• What you are asked to do:
Your task is to write out the lines from the line containing "bpy.data.objects.remove(obj)" through the last line of the material, exactly.

- - - - -

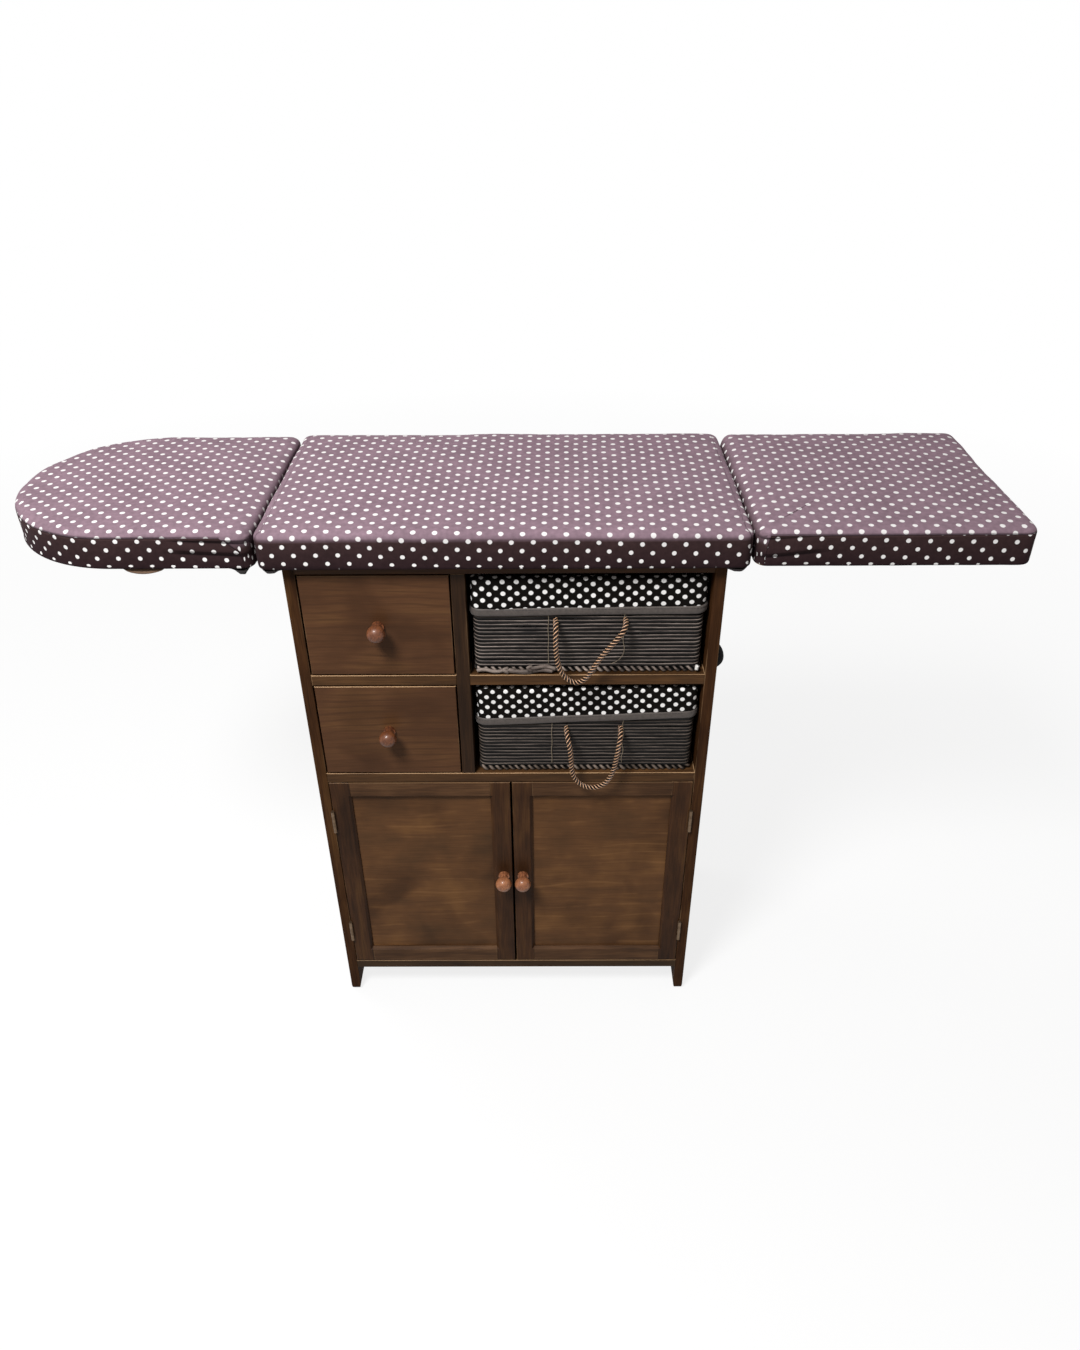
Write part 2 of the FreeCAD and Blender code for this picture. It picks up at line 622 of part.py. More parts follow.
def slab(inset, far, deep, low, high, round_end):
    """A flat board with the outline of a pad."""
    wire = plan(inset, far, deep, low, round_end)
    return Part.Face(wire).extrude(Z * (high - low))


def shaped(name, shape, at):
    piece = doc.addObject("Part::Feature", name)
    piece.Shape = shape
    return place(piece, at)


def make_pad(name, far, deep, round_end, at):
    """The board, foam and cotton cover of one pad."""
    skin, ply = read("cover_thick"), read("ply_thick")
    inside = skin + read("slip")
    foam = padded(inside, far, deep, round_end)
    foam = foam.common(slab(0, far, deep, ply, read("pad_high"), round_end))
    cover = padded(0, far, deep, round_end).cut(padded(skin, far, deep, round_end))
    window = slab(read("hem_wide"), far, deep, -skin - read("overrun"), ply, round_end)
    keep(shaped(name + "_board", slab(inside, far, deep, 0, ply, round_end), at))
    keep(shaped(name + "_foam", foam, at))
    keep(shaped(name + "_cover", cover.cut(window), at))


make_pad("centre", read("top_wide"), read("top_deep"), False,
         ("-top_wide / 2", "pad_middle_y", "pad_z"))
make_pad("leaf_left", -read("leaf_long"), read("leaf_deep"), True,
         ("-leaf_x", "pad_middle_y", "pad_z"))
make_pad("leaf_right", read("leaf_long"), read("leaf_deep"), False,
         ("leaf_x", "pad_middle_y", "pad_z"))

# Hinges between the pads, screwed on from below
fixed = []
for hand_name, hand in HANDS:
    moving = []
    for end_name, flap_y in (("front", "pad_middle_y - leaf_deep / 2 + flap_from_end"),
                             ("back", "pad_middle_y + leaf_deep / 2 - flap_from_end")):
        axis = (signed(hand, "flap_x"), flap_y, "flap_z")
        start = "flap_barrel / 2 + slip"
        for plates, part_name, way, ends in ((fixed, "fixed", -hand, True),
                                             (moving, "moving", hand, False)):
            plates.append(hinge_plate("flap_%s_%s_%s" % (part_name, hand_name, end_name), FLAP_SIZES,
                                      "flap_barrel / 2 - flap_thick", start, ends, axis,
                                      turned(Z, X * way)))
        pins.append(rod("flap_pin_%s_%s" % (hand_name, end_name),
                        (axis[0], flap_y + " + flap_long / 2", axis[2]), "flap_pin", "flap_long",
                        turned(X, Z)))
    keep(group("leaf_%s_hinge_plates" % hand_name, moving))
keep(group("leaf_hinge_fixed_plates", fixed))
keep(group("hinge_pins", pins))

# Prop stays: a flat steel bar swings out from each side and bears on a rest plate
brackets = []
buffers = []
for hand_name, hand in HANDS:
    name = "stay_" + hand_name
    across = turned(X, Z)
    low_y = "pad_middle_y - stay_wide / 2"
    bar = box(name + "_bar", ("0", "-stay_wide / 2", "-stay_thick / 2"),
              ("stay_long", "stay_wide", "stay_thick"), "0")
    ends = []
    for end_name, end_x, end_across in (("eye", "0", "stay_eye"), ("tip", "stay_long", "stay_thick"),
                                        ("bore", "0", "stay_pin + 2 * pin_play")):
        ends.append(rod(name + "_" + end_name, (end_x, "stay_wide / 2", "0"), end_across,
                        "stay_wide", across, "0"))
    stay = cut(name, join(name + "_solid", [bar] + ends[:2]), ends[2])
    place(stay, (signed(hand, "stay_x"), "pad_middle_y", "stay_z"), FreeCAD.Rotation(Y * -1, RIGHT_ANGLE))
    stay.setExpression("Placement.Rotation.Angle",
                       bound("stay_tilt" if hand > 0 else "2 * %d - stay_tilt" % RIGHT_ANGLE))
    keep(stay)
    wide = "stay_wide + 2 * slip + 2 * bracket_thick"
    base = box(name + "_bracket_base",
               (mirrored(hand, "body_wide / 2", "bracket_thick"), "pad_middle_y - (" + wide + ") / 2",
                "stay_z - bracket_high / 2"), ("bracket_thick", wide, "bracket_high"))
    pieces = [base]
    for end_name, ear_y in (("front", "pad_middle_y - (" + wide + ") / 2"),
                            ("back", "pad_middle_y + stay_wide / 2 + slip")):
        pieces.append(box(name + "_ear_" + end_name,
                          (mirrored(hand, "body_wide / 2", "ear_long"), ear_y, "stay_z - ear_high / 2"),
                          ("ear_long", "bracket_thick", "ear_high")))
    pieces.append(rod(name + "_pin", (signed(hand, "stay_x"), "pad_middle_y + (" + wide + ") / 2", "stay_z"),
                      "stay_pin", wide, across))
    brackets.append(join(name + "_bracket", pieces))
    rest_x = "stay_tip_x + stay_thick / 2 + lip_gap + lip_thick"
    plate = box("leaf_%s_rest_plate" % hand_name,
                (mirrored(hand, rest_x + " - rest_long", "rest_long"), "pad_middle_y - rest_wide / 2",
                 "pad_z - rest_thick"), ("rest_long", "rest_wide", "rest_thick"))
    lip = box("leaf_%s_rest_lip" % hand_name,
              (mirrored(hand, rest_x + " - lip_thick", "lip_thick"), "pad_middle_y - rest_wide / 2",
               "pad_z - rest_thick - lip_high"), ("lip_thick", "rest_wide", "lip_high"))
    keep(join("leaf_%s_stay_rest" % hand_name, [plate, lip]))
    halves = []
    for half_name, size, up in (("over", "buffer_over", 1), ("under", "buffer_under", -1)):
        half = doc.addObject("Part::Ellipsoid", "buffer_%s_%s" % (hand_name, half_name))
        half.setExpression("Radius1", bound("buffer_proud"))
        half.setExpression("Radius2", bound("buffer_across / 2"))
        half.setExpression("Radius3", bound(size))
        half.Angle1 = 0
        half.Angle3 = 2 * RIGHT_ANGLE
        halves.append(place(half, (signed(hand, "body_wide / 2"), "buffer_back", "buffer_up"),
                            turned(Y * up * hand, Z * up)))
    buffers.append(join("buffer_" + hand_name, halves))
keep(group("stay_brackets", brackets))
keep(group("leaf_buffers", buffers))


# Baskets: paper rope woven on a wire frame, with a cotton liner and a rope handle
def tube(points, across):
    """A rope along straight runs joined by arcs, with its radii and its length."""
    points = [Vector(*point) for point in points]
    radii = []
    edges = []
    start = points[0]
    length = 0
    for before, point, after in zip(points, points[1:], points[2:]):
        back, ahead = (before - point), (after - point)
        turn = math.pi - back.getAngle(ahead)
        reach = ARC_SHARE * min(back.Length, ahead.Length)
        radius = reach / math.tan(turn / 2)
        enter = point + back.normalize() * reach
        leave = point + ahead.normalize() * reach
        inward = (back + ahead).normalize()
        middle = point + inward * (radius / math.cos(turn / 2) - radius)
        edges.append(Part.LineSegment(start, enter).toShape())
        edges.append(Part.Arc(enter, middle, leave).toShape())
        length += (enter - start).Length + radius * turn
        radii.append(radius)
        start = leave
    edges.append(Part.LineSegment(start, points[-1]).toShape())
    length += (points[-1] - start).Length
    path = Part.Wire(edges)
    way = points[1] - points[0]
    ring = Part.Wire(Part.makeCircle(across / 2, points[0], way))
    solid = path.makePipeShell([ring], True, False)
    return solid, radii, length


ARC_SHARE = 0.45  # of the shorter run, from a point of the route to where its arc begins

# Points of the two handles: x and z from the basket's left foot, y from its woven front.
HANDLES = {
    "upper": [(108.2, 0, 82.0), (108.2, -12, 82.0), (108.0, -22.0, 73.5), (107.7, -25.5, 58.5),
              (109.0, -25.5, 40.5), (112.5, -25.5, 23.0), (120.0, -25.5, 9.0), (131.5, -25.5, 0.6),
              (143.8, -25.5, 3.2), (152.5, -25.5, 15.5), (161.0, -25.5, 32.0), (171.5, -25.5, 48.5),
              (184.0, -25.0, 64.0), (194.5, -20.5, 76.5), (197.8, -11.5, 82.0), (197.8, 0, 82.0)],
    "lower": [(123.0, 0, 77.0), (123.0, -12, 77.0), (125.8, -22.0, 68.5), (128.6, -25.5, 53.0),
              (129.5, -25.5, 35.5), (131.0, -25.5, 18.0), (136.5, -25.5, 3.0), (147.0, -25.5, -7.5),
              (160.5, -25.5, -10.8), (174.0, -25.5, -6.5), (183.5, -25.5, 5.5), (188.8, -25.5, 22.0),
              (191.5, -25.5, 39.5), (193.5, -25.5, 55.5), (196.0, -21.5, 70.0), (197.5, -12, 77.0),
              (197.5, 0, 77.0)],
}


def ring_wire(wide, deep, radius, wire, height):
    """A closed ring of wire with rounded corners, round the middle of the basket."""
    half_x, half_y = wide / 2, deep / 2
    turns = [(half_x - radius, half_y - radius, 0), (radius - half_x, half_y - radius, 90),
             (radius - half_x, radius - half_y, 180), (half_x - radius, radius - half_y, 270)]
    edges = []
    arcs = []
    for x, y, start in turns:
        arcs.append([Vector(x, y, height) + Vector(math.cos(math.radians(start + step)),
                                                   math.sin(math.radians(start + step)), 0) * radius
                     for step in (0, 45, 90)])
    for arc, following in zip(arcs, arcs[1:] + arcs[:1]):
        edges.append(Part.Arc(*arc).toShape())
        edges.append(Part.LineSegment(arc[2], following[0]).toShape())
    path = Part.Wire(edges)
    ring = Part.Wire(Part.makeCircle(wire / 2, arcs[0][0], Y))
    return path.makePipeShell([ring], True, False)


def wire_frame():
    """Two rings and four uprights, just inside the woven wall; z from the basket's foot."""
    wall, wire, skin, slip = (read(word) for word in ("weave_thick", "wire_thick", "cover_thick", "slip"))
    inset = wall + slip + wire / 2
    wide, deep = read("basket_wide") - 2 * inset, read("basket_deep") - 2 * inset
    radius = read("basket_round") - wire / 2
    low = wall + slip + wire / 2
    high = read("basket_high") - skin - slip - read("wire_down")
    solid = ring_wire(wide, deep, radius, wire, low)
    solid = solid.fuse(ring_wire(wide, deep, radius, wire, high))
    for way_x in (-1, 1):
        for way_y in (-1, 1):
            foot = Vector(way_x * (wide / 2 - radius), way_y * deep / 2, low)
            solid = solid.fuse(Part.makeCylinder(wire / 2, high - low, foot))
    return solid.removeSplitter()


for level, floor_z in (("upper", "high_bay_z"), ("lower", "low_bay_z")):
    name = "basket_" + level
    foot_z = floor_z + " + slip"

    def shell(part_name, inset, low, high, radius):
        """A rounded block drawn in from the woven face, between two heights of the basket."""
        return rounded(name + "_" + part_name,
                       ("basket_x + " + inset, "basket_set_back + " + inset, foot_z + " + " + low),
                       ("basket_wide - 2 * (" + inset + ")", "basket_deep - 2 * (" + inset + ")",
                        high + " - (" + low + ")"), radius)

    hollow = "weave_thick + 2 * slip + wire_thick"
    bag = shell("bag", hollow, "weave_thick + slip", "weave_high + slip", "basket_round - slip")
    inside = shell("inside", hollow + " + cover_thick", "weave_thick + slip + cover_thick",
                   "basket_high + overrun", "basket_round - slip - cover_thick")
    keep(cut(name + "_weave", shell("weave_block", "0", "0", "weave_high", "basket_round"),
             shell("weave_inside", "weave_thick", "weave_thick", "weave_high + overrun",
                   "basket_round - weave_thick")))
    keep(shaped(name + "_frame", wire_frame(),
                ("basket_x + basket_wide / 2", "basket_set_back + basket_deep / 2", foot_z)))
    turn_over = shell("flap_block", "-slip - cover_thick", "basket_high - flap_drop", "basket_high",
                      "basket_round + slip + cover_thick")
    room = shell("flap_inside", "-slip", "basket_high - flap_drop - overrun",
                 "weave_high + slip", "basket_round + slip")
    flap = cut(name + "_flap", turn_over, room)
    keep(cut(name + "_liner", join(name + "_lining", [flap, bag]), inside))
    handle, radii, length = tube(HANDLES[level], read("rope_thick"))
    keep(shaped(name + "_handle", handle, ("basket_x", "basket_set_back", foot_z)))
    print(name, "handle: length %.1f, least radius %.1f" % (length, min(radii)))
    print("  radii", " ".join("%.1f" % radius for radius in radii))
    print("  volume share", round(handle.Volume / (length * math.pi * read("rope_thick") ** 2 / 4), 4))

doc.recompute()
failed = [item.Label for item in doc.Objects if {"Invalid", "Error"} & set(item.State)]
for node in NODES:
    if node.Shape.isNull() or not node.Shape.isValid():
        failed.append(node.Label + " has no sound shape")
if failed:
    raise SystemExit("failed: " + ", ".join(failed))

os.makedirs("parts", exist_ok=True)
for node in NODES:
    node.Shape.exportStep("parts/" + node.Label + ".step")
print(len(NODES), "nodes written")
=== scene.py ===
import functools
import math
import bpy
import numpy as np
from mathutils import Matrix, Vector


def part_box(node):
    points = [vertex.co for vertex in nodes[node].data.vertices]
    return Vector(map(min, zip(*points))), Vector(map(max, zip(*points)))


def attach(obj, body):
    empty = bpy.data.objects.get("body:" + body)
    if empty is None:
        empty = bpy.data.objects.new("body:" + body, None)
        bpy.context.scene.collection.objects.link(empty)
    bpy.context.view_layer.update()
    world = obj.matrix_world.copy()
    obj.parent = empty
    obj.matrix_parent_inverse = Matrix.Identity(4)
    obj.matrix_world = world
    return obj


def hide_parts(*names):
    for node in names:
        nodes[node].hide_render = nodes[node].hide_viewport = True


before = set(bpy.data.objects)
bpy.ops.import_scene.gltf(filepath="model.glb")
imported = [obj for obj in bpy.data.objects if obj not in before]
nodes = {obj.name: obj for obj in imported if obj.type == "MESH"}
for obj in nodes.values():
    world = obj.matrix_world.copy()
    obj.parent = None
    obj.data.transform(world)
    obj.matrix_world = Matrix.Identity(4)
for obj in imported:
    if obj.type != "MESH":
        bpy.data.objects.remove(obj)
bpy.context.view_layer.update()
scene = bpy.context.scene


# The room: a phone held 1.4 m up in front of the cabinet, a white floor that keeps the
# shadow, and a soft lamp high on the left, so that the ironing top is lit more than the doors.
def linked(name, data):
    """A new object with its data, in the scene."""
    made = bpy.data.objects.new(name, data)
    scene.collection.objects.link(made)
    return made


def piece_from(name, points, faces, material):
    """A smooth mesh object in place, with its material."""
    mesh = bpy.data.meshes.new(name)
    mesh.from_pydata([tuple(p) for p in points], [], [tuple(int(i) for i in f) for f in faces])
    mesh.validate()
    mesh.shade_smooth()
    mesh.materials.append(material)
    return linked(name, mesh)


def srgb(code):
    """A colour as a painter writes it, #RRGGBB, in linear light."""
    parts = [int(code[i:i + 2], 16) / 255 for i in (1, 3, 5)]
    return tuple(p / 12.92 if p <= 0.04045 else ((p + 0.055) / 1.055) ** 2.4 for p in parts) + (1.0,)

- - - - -

• Task answer:
        bpy.data.objects.remove(obj)
bpy.context.view_layer.update()
scene = bpy.context.scene


# The room: a phone held 1.4 m up in front of the cabinet, a white floor that keeps the
# shadow, and a soft lamp high on the left, so that the ironing top is lit more than the doors.
def linked(name, data):
    """A new object with its data, in the scene."""
    made = bpy.data.objects.new(name, data)
    scene.collection.objects.link(made)
    return made


def piece_from(name, points, faces, material):
    """A smooth mesh object in place, with its material."""
    mesh = bpy.data.meshes.new(name)
    mesh.from_pydata([tuple(p) for p in points], [], [tuple(int(i) for i in f) for f in faces])
    mesh.validate()
    mesh.shade_smooth()
    mesh.materials.append(material)
    return linked(name, mesh)


def srgb(code):
    """A colour as a painter writes it, #RRGGBB, in linear light."""
    parts = [int(code[i:i + 2], 16) / 255 for i in (1, 3, 5)]
    return tuple(p / 12.92 if p <= 0.04045 else ((p + 0.055) / 1.055) ** 2.4 for p in parts) + (1.0,)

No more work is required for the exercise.